======== Dataset section ========

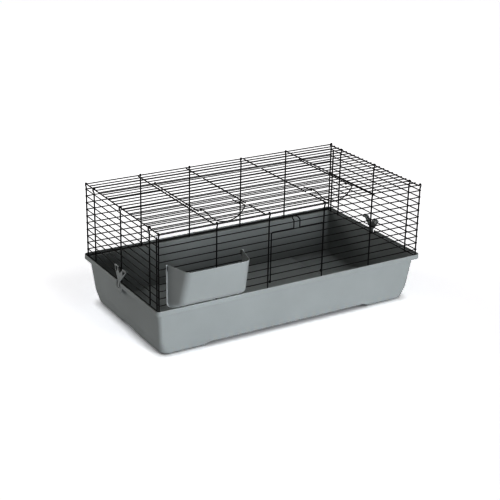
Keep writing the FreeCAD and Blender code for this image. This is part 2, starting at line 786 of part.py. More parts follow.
def add_tray(sketch, left, right, back, front, lean, corner):
    """One level of the rack: straight at the back, round corners in front.

    The back runs from -left to -right; the sides lean in towards the front.
    """
    arms = []
    for side, edge in [(-1, -left), (1, -right)]:
        centre_x = edge - (lean + corner) * side
        centre = FreeCAD.Vector(centre_x.value, (front + corner).value, 0)
        circle = Part.Circle(centre, FreeCAD.Vector(0, 0, 1), corner.value)
        start = math.pi if side < 0 else 1.5 * math.pi
        arc = sketch.addGeometry(Part.ArcOfCircle(circle, start, start + math.pi / 2))
        fix(sketch, "Radius", arc, corner)
        fix(sketch, "DistanceX", -1, 1, arc, 3, centre_x)
        fix(sketch, "DistanceY", -1, 1, arc, 3, front + corner)
        arms.append((arc, edge))
    (first, left_edge), (second, right_edge) = arms
    back_left = FreeCAD.Vector(left_edge.value, back.value, 0)
    back_right = FreeCAD.Vector(right_edge.value, back.value, 0)
    shapes = sketch.Geometry
    lines = [(back_left, shapes[first].StartPoint), (shapes[first].EndPoint, shapes[second].StartPoint),
             (shapes[second].EndPoint, back_right), (back_right, back_left)]
    side_a, nose, side_b, rear = [sketch.addGeometry(Part.LineSegment(*ends)) for ends in lines]
    for before, after, kind in [(side_a, first, "Tangent"), (first, nose, "Tangent"),
                                (nose, second, "Tangent"), (second, side_b, "Tangent"),
                                (side_b, rear, "Coincident"), (rear, side_a, "Coincident")]:
        sketch.addConstraint(Sketcher.Constraint(kind, before, 2, after, 1))
    fix(sketch, "DistanceX", -1, 1, side_a, 1, left_edge)
    fix(sketch, "DistanceY", -1, 1, side_a, 1, back)
    fix(sketch, "DistanceX", -1, 1, rear, 1, right_edge)
    fix(sketch, "DistanceY", -1, 1, rear, 1, back)


def rack_reach(rise, height):
    """Depth of the rack at rise above its floor: a sloping underside, then a steep front."""
    underside = size.rack_base_depth.value + 1.9 * rise
    front = size.rack_depth.value - 0.27 * (height - rise)
    blend = 8.0
    share = min(1.0, max(0.0, 0.5 + 0.5 * (front - underside) / blend))
    return front + (underside - front) * share - blend * share * (1 - share)


def rack_levels(body, inset, floor):
    """Levels from the rack's floor to its top, drawn inward by inset."""
    back = -size.rack_back_y + inset
    height = (size.rack_top - floor).value
    depth_range = size.rack_depth - size.rack_base_depth
    levels = []
    for angle in (0.0, 22.5, 45.0, 67.5):
        turn = math.radians(angle)
        levels.append((size.rack_round * (1 - math.cos(turn)), size.rack_round * (1 - math.sin(turn))))
    levels += [(Dim.of(rise), Dim.of(0)) for rise in (size.rack_round.value, 24.0, 29.0, 36.0)]
    levels.append((size.rack_top - floor, Dim.of(0)))
    sketches = []
    for rise, pinch in levels:
        reach = rack_reach(rise.value, height)
        share = (reach - size.rack_base_depth.value) / depth_range.value
        lean = Dim.of(1.0) + (size.rack_lean - 1) * share
        corner = size.rack_base_corner + (size.rack_corner - size.rack_base_corner) * share
        sketch = new_sketch(body, "XY_Plane", floor + rise)
        front = -size.rack_back_y - size.rack_base_depth - depth_range * share + inset
        add_tray(sketch, size.rack_left - pinch - inset, size.rack_right + pinch + inset,
                 back, front, lean, corner - inset)
        sketches.append(sketch)
    return sketches


def build_hay_rack():
    """A wedge-shaped trough with an open back, side flanges and two hooks."""
    wall = size.rack_wall
    flange = size.rack_flange
    body = new_body("hay_rack")
    loft(body, rack_levels(body, Dim.of(0), size.rack_bottom))
    loft(body, rack_levels(body, wall, size.rack_bottom + wall), "PartDesign::SubtractiveLoft")

    edges = new_sketch(body, "XZ_Plane", size.rack_back_y)
    for side, edge in [(-1, -size.rack_left), (1, -size.rack_right)]:
        near = edge - 1.5 * side
        far = edge + (flange - 1) * side
        add_outline(edges, [(near, size.rack_top), (far, size.rack_top),
                            (far, size.rack_bottom + 24), (near, size.rack_bottom + 14)])
    pad(body, edges, wall)

    back = -size.rack_back_y
    wire = row_height(6)
    for edge in (-size.rack_left, -size.rack_right):
        hook = new_sketch(body, "YZ_Plane", edge)
        add_outline(hook, [(back - wall, wire), (back - wall, wire + 13), (back + 5.9, wire + 13),
                           (back + 5.9, wire - 4), (back + 3.4, wire - 4), (back + 3.4, wire + 9),
                           (back, wire + 9), (back, wire)])
        pad(body, hook, 8, both_ways=True)


# ---------------------------------------------------------------- build, check and write

NODES = ["tub_shell", "front_level_wires", "front_uprights", "back_level_wires", "back_uprights",
         "left_level_wires", "left_uprights", "right_level_wires", "right_uprights",
         "roof_edge_wires", "roof_length_wires", "roof_cross_wires",
         "front_door_frame", "front_door_wires", "front_door_latch",
         "roof_door_length_wires", "roof_door_middle_wires", "roof_door_stiffeners",
         "roof_door_left_wire", "roof_door_right_wire",
         "roof_door_left_latch", "roof_door_right_latch",
         "left_clip", "right_clip", "hay_rack"]

build_tub()
build_front_wires()
build_back_and_side_wires()
build_uprights()
build_roof()
build_front_door()
build_front_latch()
build_roof_door()
build_roof_latches()
build_clip("left_clip", -1)
build_clip("right_clip", 1)
build_hay_rack()
doc.recompute()

for item in doc.Objects:
    if "Invalid" in item.State or "Error" in item.State:
        raise RuntimeError(item.Label + " did not rebuild")

os.makedirs("parts", exist_ok=True)
for node in NODES:
    shape = doc.getObjectsByLabel(node)[0].Shape
    if shape.isNull() or not shape.isValid():
        raise RuntimeError(node + " has no valid shape")
    shape.exportStep("parts/" + node + ".step")
    box = shape.BoundBox
    print("%-24s solids %3d  volume %10.0f  x %.1f %.1f  y %.1f %.1f  z %.1f %.1f"
          % (node, len(shape.Solids), shape.Volume, box.XMin, box.XMax,
             box.YMin, box.YMax, box.ZMin, box.ZMax))
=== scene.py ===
import json
import math

import bmesh
import bpy
from mathutils import Matrix, Vector


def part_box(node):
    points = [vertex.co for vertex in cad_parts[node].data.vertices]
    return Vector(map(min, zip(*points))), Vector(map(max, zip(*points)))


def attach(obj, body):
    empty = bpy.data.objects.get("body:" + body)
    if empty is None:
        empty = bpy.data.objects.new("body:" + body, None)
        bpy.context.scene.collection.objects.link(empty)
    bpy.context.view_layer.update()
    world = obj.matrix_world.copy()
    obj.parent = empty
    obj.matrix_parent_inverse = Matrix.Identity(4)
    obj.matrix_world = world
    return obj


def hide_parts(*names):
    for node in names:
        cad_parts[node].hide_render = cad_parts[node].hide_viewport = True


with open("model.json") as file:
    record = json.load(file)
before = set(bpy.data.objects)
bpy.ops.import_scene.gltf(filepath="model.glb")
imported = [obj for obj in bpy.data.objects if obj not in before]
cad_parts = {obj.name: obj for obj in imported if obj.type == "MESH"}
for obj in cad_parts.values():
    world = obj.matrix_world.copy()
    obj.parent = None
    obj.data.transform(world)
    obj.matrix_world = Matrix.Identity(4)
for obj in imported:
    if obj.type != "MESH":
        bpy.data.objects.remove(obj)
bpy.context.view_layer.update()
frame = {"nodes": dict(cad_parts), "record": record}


# ---------------------------------------------------------------- materials


GREY = (0.365, 0.387, 0.392)
BLACK = (0.012, 0.012, 0.013)


class Look:
    """A node material and the few nodes that the looks share."""

    def __init__(self, name, colour, roughness):
        self.material = bpy.data.materials.new(name)
        self.material.use_nodes = True
        self.nodes = self.material.node_tree.nodes
        self.links = self.material.node_tree.links
        self.shader = self.nodes["Principled BSDF"]
        self.shader.inputs["Base Color"].default_value = (*colour, 1)
        self.shader.inputs["Roughness"].default_value = roughness

    def noise(self, scale, detail):
        place = self.nodes.new("ShaderNodeTexCoord")
        texture = self.nodes.new("ShaderNodeTexNoise")
        texture.inputs["Scale"].default_value = scale
        texture.inputs["Detail"].default_value = detail
        self.links.new(place.outputs["Object"], texture.inputs["Vector"])
        return texture

    def clouded(self, texture, colour, share):
        """Let the colour vary by this share either way."""
        tint = self.nodes.new("ShaderNodeMix")
        tint.data_type = "RGBA"
        tint.inputs["A"].default_value = (*[c * (1 - share) for c in colour], 1)
        tint.inputs["B"].default_value = (*[c * (1 + share) for c in colour], 1)
        self.links.new(texture.outputs["Fac"], tint.inputs["Factor"])
        self.links.new(tint.outputs["Result"], self.shader.inputs["Base Color"])

    def uneven_gloss(self, texture, smoothest, roughest):
        gloss = self.nodes.new("ShaderNodeMapRange")
        gloss.inputs["To Min"].default_value = smoothest
        gloss.inputs["To Max"].default_value = roughest
        self.links.new(texture.outputs["Fac"], gloss.inputs["Value"])
        self.links.new(gloss.outputs["Result"], self.shader.inputs["Roughness"])

    def bumps(self, texture, strength, distance):
        bump = self.nodes.new("ShaderNodeBump")
        bump.inputs["Strength"].default_value = strength
        bump.inputs["Distance"].default_value = distance
        self.links.new(texture.outputs["Fac"], bump.inputs["Height"])
        self.links.new(bump.outputs["Normal"], self.shader.inputs["Normal"])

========

> Task to complete
Can you repeat, word for word, every line above from the one containing "build_tub()" down to the one containing "in imported if", including both?

> Output
build_tub()
build_front_wires()
build_back_and_side_wires()
build_uprights()
build_roof()
build_front_door()
build_front_latch()
build_roof_door()
build_roof_latches()
build_clip("left_clip", -1)
build_clip("right_clip", 1)
build_hay_rack()
doc.recompute()

for item in doc.Objects:
    if "Invalid" in item.State or "Error" in item.State:
        raise RuntimeError(item.Label + " did not rebuild")

os.makedirs("parts", exist_ok=True)
for node in NODES:
    shape = doc.getObjectsByLabel(node)[0].Shape
    if shape.isNull() or not shape.isValid():
        raise RuntimeError(node + " has no valid shape")
    shape.exportStep("parts/" + node + ".step")
    box = shape.BoundBox
    print("%-24s solids %3d  volume %10.0f  x %.1f %.1f  y %.1f %.1f  z %.1f %.1f"
          % (node, len(shape.Solids), shape.Volume, box.XMin, box.XMax,
             box.YMin, box.YMax, box.ZMin, box.ZMax))
=== scene.py ===
import json
import math

import bmesh
import bpy
from mathutils import Matrix, Vector


def part_box(node):
    points = [vertex.co for vertex in cad_parts[node].data.vertices]
    return Vector(map(min, zip(*points))), Vector(map(max, zip(*points)))


def attach(obj, body):
    empty = bpy.data.objects.get("body:" + body)
    if empty is None:
        empty = bpy.data.objects.new("body:" + body, None)
        bpy.context.scene.collection.objects.link(empty)
    bpy.context.view_layer.update()
    world = obj.matrix_world.copy()
    obj.parent = empty
    obj.matrix_parent_inverse = Matrix.Identity(4)
    obj.matrix_world = world
    return obj


def hide_parts(*names):
    for node in names:
        cad_parts[node].hide_render = cad_parts[node].hide_viewport = True


with open("model.json") as file:
    record = json.load(file)
before = set(bpy.data.objects)
bpy.ops.import_scene.gltf(filepath="model.glb")
imported = [obj for obj in bpy.data.objects if obj not in before]
cad_parts = {obj.name: obj for obj in imported if obj.type == "MESH"}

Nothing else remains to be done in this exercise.